For IT and security professionals, this endless fire fighting gets exhausting. Old threats come back in new forms, and new attacks keep making the list of things to worry about even longer. Malicious word macros are back. Exploit kits still love Flash. SMS text messages with one-time codes for second-factor authentication proved hackable. It all makes you want to give up and curl up in a dark corner.
But 2016 wasn’t all bad news for enterprise security, and there are some wins that give hope for a more secure future.
1. We’re looking at passwords in a better light
Authentication, especially how we use passwords, was a recurring theme with every data breach. Yes, password reuse is still a problem and weak passwords like “password1” and “123456” are still a thing, but we are seeing more people use password managers to secure their online accounts and fingerprint sensors to lock their physical devices. “Biometrics will no longer be seen as novel in 2017, but necessary,” said Daniel Ingevaldson, CTO of security company Easy Solutions.
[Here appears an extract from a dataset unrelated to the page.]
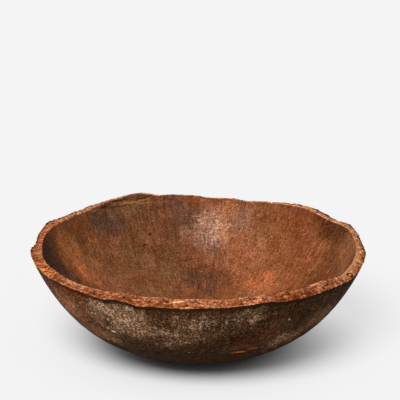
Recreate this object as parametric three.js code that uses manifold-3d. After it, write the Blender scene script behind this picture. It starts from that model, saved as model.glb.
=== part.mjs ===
// A round-bottomed bowl, hollowed out of one block of wood, with a worn and broken rim.
// A small peg, broken off short, fills a drilled hole in the right of the rim.
//
// Lengths are in millimetres and +Z is up. The origin is the middle of the worn flat under the bowl.
// Angles run round the bowl in degrees: 0 is the front (-Y), 90 the right (+X), 180 the back and 270 the left.

import * as THREE from 'three';
import { mergeVertices } from 'three/addons/utils/BufferGeometryUtils.js';
import Module from 'manifold-3d';

// Outside of the wall, as it ran before its top broke away
const FOOT_RADIUS = 25;
const FLOOR_SPREAD = 92; // how far the curve keeps close to the ground past the foot
const WALL_SPREAD = 80; // how far the curve keeps close to the wall's straight lean
const WALL_LEAN = 19; // degrees from upright
const WALL_TOP_RADIUS = 195;

// Thickness of the wood, square to the outside
const WALL_THICKNESS = 12;
const FLOOR_THICKNESS = 16;

// The broken rim
const RIM_HEIGHT = 114; // its outer edge, on average
const LOST_HEIGHT = 18; // how far the wall once ran on above that
const RIM_BEVEL = 6.5; // how far the inner edge stands above the outer one, on average
const RIM_CROWN = 1.2; // how far the broken face bulges between its edges
const CRUMBLE = 0.9; // largest height of the small lumps and pits on the broken face

// How the rim rises and falls: angle, lift of the outer edge, lift of the inner edge
const RIM_STATIONS = [
  [0, 0, 0.5],
  [10, 0, -1],
  [24, 2, 1.5],
  [29, -1.5, -0.5],
  [38, -2.5, -2.5],
  [47, -2, 0],
  [55, -2.5, -4.5],
  [65, -6.5, -10], // the dip that holds the peg
  [74, -2, -7],
  [84, 0, -2],
  [98, -1, -0.5],
  [106, 2, 2.5],
  [113, 4.5, 2],
  [122, 0.5, -0.5],
  [130, 2.5, 1.5],
  [137, 5, 3],
  [145, 3, 2],
  [153, 0.5, -0.5],
  [162, -1, -3],
  [168, 0.5, -0.5],
  [173, -0.5, -2],
  [186, 2.5, 2],
  [194, 3, 3],
  [205, 8, 8.5], // the highest part, back left
  [214, 7.5, 6],
  [228, 4, 1.5],
  [238, 3.5, 1],
  [246, 7.5, 1],
  [256, 3.5, 1],
  [263, -1.5, -0.5], // notch behind the left lump
  [273, 3.5, -4],
  [283, 3.5, -2.5],
  [297, -0.5, -1.5],
  [304, 2, -2.5],
  [313, 1.5, -4],
  [320, 1, -3],
  [326, -1.5, -2.5],
  [332, 2.5, 0],
  [340, -2, -1],
  [347, -1, 0.5],
  [354, -1, -0.5],
];

// The peg and its hole, which opens on the broken face and widens at its mouth
const PEG_ANGLE = 66.5;
const PEG_OUT_FROM_INNER_EDGE = 8;
const PEG_RISE = 48; // degrees that its axis climbs out of the wood
const PEG_TURN = 44; // degrees round the bowl that its axis faces
const PEG_RADIUS = 1.5;
const PEG_LENGTH = 9;
const PEG_SINK = 0.4; // how far its broken end lies below the face
const PEG_CLEARANCE = 0.3;
const HOLE_MOUTH_RADIUS = 2.7;
const HOLE_MOUTH_DEPTH = 2.6;

// How finely the bowl is faceted
const RIM_COLUMNS = 144;
const WALL_COLUMNS = 72;
const FLOOR_COLUMNS = 36;
const PEG_SIDES = 16;

const radians = THREE.MathUtils.degToRad;

// Half of the bowl's outside, from the edge of its foot to the top of the wall, as radius and height
const wallTop = new THREE.Vector2(WALL_TOP_RADIUS, RIM_HEIGHT + LOST_HEIGHT);
const wallDirection = new THREE.Vector2(Math.sin(radians(WALL_LEAN)), Math.cos(radians(WALL_LEAN)));
const outside = new THREE.CubicBezierCurve(
  new THREE.Vector2(FOOT_RADIUS, 0),
  new THREE.Vector2(FOOT_RADIUS + FLOOR_SPREAD, 0),
  wallTop.clone().addScaledVector(wallDirection, -WALL_SPREAD),
  wallTop,
);

// The point of the inside that lies square behind a point of the outside
function insidePoint(t) {
  const tangent = outside.getTangent(t);
  const thickness = THREE.MathUtils.lerp(FLOOR_THICKNESS, WALL_THICKNESS, Math.min(1, t));
  const inward = new THREE.Vector2(-tangent.y, tangent.x);
  return outside.getPoint(t).addScaledVector(inward, thickness);
}

function outsidePoint(t) {
  return outside.getPoint(t);
}

// Where along a profile a height is reached
function reach(profile, height) {
  let low = 0;
  let high = 1;
  for (let step = 0; step < 40; step += 1) {
    const middle = (low + high) / 2;
    if (profile(middle).y < height) low = middle;
    else high = middle;
  }
  return high;
}

// The lift of one of the rim's edges at an angle, smoothed between the stations on either side
function rimLift(angle, column) {
  const turn = ((angle % 360) + 360) % 360;
  const next = RIM_STATIONS.findIndex((station) => station[0] > turn);
  const after = RIM_STATIONS[next < 0 ? 0 : next];
  const before = RIM_STATIONS[(next < 0 ? RIM_STATIONS.length : next) - 1];
  const span = after[0] > before[0] ? after[0] - before[0] : 360 - before[0];
  const share = THREE.MathUtils.smoothstep((turn - before[0]) / span, 0, 1);
  return THREE.MathUtils.lerp(before[column], after[column], share);
}

// Small lumps and pits, as a mix of waves that never line up
function crumble(angle, across) {
  const a = radians(angle);
  const waves =
    Math.sin(17 * a + 2.1 * across) +
    0.8 * Math.sin(29 * a - 4.3 * across + 1.7) +
    0.7 * Math.sin(41 * a + 6.1 * across + 0.4);
  return (CRUMBLE * waves) / 2.5;
}

function outerEdgeHeight(angle) {
  return RIM_HEIGHT + rimLift(angle, 1) + crumble(angle, 0);
}

function innerEdgeHeight(angle) {
  return RIM_HEIGHT + RIM_BEVEL + rimLift(angle, 2) + crumble(angle, 1);
}

function outerEdge(angle) {
  return outside.getPoint(reach(outsidePoint, outerEdgeHeight(angle)));
}

function innerEdge(angle) {
  return insidePoint(reach(insidePoint, innerEdgeHeight(angle)));
}

// A point of the broken face, from its outer edge (0) to its inner edge (1)
function brokenFace(angle, across) {
  const point = outerEdge(angle).lerp(innerEdge(angle), across);
  const middle = Math.sin(Math.PI * across);
  point.y += middle * (RIM_CROWN + crumble(angle, 3 * across));
  return point;
}

function place(point, angle) {
  const a = radians(angle);
  return new THREE.Vector3(point.x * Math.sin(a), -point.x * Math.cos(a), point.y);
}

// A ring of corners round the bowl, where a function of the angle gives radius and height
function ring(columns, pointAt) {
  return Array.from({ length: columns }, (_, i) => {
    const angle = (360 * i) / columns;
    return { angle, point: place(pointAt(angle), angle) };
  });
}

// Rings up a wall: shares of the way from the foot to the rim, with finer rings towards the rim
const WALL_ROWS = [
  { share: 0, columns: FLOOR_COLUMNS },
  { share: 0.1, columns: FLOOR_COLUMNS },
  { share: 0.2, columns: FLOOR_COLUMNS },
  { share: 0.3, columns: WALL_COLUMNS },
  { share: 0.4, columns: WALL_COLUMNS },
  { share: 0.5, columns: WALL_COLUMNS },
  { share: 0.6, columns: WALL_COLUMNS },
  { share: 0.7, columns: WALL_COLUMNS },
  { share: 0.8, columns: RIM_COLUMNS },
  { share: 0.9, columns: RIM_COLUMNS },
  { share: 1, columns: RIM_COLUMNS },
];
const FACE_ROWS = [0.22, 0.5, 0.78];

function wallRings(profile, edgeHeight) {
  return WALL_ROWS.map(({ share, columns }) =>
    ring(columns, (angle) => profile(share * reach(profile, edgeHeight(angle)))),
  );
}

// Triangles between two rings, which may have different numbers of corners
function stitch(lower, upper, triangles) {
  let i = 0;
  let j = 0;
  const turn = (corners, n) => corners[n % corners.length].angle + 360 * Math.floor(n / corners.length);
  while (i < lower.length || j < upper.length) {
    const here = lower[i % lower.length].point;
    const there = upper[j % upper.length].point;
    const upperNext = i >= lower.length || (j < upper.length && turn(upper, j + 1) < turn(lower, i + 1));
    if (upperNext) {
      triangles.push(here, upper[(j + 1) % upper.length].point, there);
      j += 1;
    } else {
      triangles.push(here, lower[(i + 1) % lower.length].point, there);
      i += 1;
    }
  }
}

function closeRing(corners, centre, facingUp, triangles) {
  corners.forEach(({ point }, i) => {
    const next = corners[(i + 1) % corners.length].point;
    if (facingUp) triangles.push(centre, point, next);
    else triangles.push(centre, next, point);
  });
}

function bowlGeometry() {
  const outerRings = wallRings(outsidePoint, outerEdgeHeight);
  const faceRings = FACE_ROWS.map((across) => ring(RIM_COLUMNS, (angle) => brokenFace(angle, across)));
  const innerRings = wallRings(insidePoint, innerEdgeHeight).reverse();
  const rings = [...outerRings, ...faceRings, ...innerRings];
  const triangles = [];
  closeRing(rings[0], new THREE.Vector3(0, 0, 0), false, triangles);
  for (let i = 1; i < rings.length; i += 1) stitch(rings[i - 1], rings[i], triangles);
  closeRing(rings.at(-1), new THREE.Vector3(0, 0, FLOOR_THICKNESS), true, triangles);
  return new THREE.BufferGeometry().setFromPoints(triangles);
}

// Joining and cutting closed shapes
const wasm = await Module();
wasm.setup();

function toSolid(geometry) {
  const bare = geometry.clone();
  bare.deleteAttribute('normal');
  bare.deleteAttribute('uv');
  const merged = mergeVertices(bare, 1e-4);
  return new wasm.Manifold(
    new wasm.Mesh({
      numProp: 3,
      vertProperties: new Float32Array(merged.attributes.position.array),
      triVerts: new Uint32Array(merged.index.array),
    }),
  );
}

function toGeometry(solid) {
  const mesh = solid.getMesh();
  const geometry = new THREE.BufferGeometry();
  geometry.setAttribute('position', new THREE.BufferAttribute(mesh.vertProperties, 3));
  geometry.setIndex(new THREE.BufferAttribute(mesh.triVerts, 1));
  geometry.computeVertexNormals();
  return geometry;
}

// The peg's axis starts on the broken face and points out of the wood
const pegFace = new THREE.Vector3().copy(
  place(
    brokenFace(PEG_ANGLE, 1 - PEG_OUT_FROM_INNER_EDGE / (outerEdge(PEG_ANGLE).x - innerEdge(PEG_ANGLE).x)),
    PEG_ANGLE,
  ),
);
const pegAxis = new THREE.Vector3(
  Math.sin(radians(PEG_TURN)) * Math.cos(radians(PEG_RISE)),
  -Math.cos(radians(PEG_TURN)) * Math.cos(radians(PEG_RISE)),
  Math.sin(radians(PEG_RISE)),
);

// A round rod on the peg's axis, between two distances from the face, where below the face is negative
function rodGeometry(radius, from, to) {
  const rod = new THREE.CylinderGeometry(radius, radius, to - from, PEG_SIDES);
  rod.translate(0, (from + to) / 2, 0);
  rod.applyQuaternion(new THREE.Quaternion().setFromUnitVectors(new THREE.Vector3(0, 1, 0), pegAxis));
  return rod.translate(pegFace.x, pegFace.y, pegFace.z);
}

function pegHole() {
  const clearOfFace = 6;
  const bottom = -PEG_SINK - PEG_LENGTH - PEG_CLEARANCE;
  const bore = toSolid(rodGeometry(PEG_RADIUS + PEG_CLEARANCE, bottom, clearOfFace));
  const mouth = toSolid(rodGeometry(HOLE_MOUTH_RADIUS, -HOLE_MOUTH_DEPTH, clearOfFace));
  return bore.add(mouth);
}

const agedWood = new THREE.MeshStandardMaterial({ color: 0x8a5435, roughness: 0.62, metalness: 0 });
const pegWood = new THREE.MeshStandardMaterial({ color: 0xb9783f, roughness: 0.7, metalness: 0 });

const bowl = new THREE.Mesh(toGeometry(toSolid(bowlGeometry()).subtract(pegHole())), agedWood);
bowl.name = 'bowl';

const peg = new THREE.Mesh(rodGeometry(PEG_RADIUS, -PEG_SINK - PEG_LENGTH, -PEG_SINK), pegWood);
peg.name = 'rim_peg';

const object = new THREE.Group();
object.add(bowl, peg);

export default object;
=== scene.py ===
import math

import bmesh
import bpy
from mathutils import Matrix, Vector


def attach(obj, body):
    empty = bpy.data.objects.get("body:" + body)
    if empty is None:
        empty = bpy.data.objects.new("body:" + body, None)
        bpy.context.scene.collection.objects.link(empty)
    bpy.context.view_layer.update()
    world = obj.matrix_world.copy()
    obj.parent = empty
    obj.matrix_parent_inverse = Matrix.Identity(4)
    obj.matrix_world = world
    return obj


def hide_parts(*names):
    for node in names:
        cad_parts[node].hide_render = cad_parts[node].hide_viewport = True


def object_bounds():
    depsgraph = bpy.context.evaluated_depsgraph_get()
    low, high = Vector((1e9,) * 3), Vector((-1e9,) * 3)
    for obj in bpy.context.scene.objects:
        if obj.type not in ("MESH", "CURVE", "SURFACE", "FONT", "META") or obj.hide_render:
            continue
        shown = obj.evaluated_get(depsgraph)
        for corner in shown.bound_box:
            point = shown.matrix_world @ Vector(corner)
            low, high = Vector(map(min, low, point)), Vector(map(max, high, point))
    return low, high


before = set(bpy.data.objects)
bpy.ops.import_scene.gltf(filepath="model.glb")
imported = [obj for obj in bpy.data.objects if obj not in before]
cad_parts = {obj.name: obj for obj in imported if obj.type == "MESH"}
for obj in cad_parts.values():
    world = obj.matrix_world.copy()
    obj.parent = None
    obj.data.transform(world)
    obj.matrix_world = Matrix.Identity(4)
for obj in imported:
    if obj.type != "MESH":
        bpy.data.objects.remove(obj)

# An old carved bowl of red-brown wood, dark and scuffed outside, with a crumbled rim and the stub of a peg
# in it. Lengths are in metres. Angles run round the bowl in degrees: 0 is the front (-Y), 90 the right (+X).

CAD_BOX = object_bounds()
MM = 0.001

# The wall's outside, as it ran before its top broke away
FOOT_RADIUS = 25 * MM
FLOOR_SPREAD = 92 * MM
WALL_SPREAD = 80 * MM
WALL_LEAN = math.radians(19)
WALL_TOP_RADIUS = 195 * MM
WALL_TOP_HEIGHT = 132 * MM
WALL_THICKNESS = 12 * MM
FLOOR_THICKNESS = 16 * MM

# The broken rim
RIM_HEIGHT = 114 * MM
RIM_BEVEL = 6.5 * MM
RIM_CROWN = 1.2 * MM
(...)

There are fingerprint sensors on the market today with security features including TLS 1.2 and 256-bit encryption, anti-spoofing technologies, live-or-dead detection, and match-in-sensor architectures, said Anthony Gioeli, a vice president at Synaptics’s biometrics division. Apple has had hardware-secured fingerprint sensors in its mobile devices for several years, and now in its newest MacBook Pro. Samsung and Google use similar technology in their latest smartphones. And Microsoft has built in support for biometrics in Windows 10 and beefed up the security in this year’s Windows 10 Anniversary Update.